Producers who demonstrate the ability to control aggregate costs
per ton maintain a better opportunity to earn the lowest cost
producer designation. Average aggregate cost per ton of hot-mix
asphalt produced for all plants increased from $5.72 per ton in
1993 to $6.10 per ton in 1995.
However, the aggregate
cost per ton for lowest cost producers jumped from $4.05 in 1993
to $4.85 in 1995, a 20% rise. Clearly, proximity to the source
of aggregates impacts price paid, but recent results seem to
indicate that the differences between aggregate cost per ton of
production for all producers and lowest cost producers is
shrinking.
Aggregate cost per ton produced varies by
region, however. Costs for producers operating in states in the
Pacific region range from $4.20 per ton to $4.50 per ton.
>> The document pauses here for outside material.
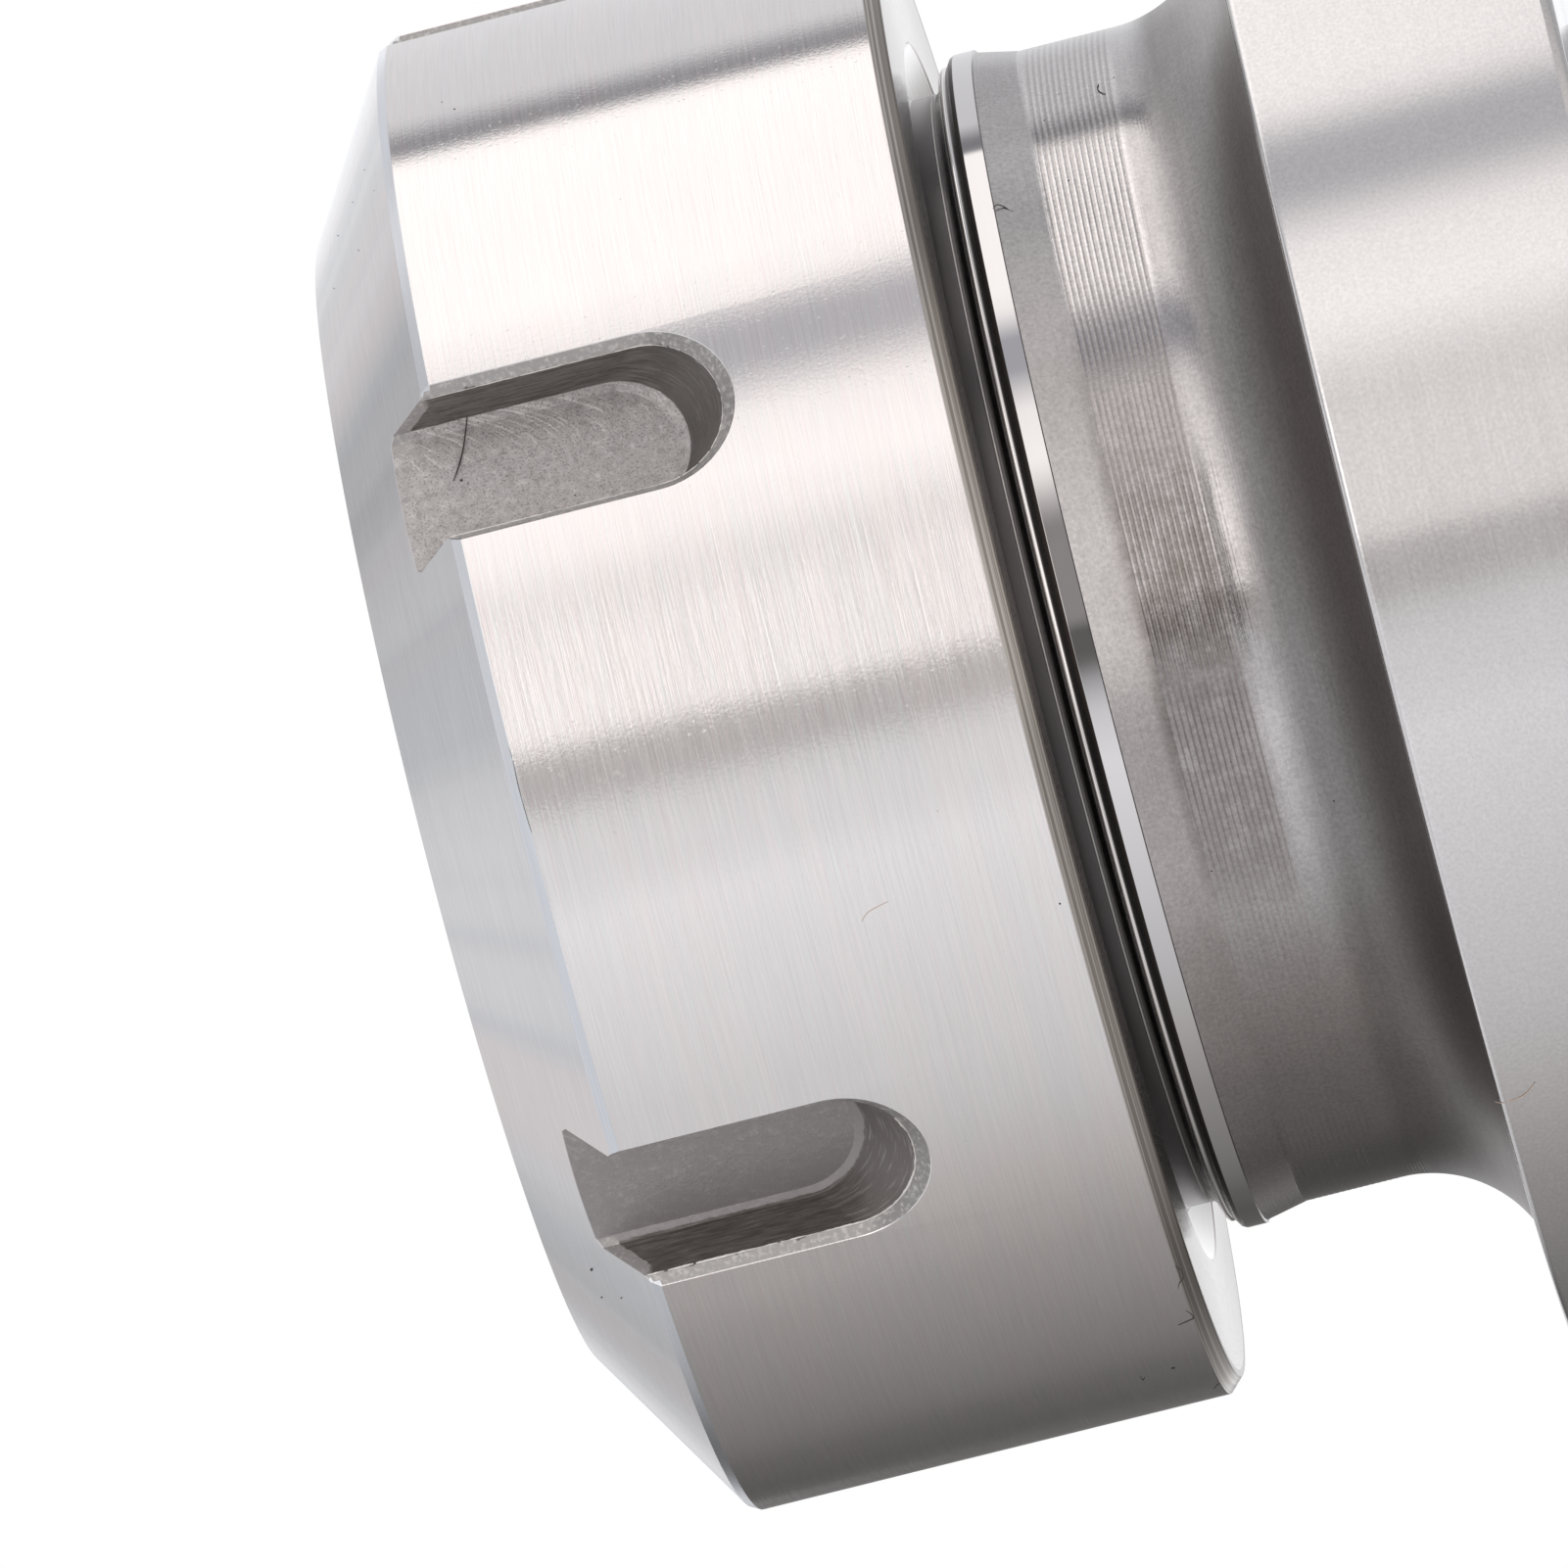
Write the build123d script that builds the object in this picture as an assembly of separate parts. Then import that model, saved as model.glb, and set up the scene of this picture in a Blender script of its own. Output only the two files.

Aggregate cost per ton produced for Mountain state operators
range from $4.50 per ton to $4.75 per ton. Aggregate costs per
ton produced in the South Atlantic region have skyrocked from
$7.75 in 1993 to $9.75 in 1995, showing that analyzing aggregate
cost per ton must be confirmed on a regional basis to validate a
comparison.
Centrally controlling aggregate costs is
important to maximizing profitability for the hot-mix producer,
but FMI found that numerous producers are now evaluating the
total supply arrangement (assuming that aggregates are coming
from a source outside of the company) and not just the initial
price paid per ton for stone or sand and gravel. This would
include quality and consistency of materials provided,
dependability of the supplier in meeting needs (high or low
volume), ease and reliability of supplier personnel in meeting
and keeping promises, etc. The total supply relationship often
provides a more complete measurement of total aggregate cost per
ton produced than just initial price paid for a ton of
stone/sand and gravel.
Knowledgeable operators of hot-mix
asphalt plants have discovered that valuable insights are
available from industry-specific cost benchmarking information.
At a minimum, producers can increase understanding of lowest
cost producer comparative performance, which could lead to
development of strategies to lower overall operating costs.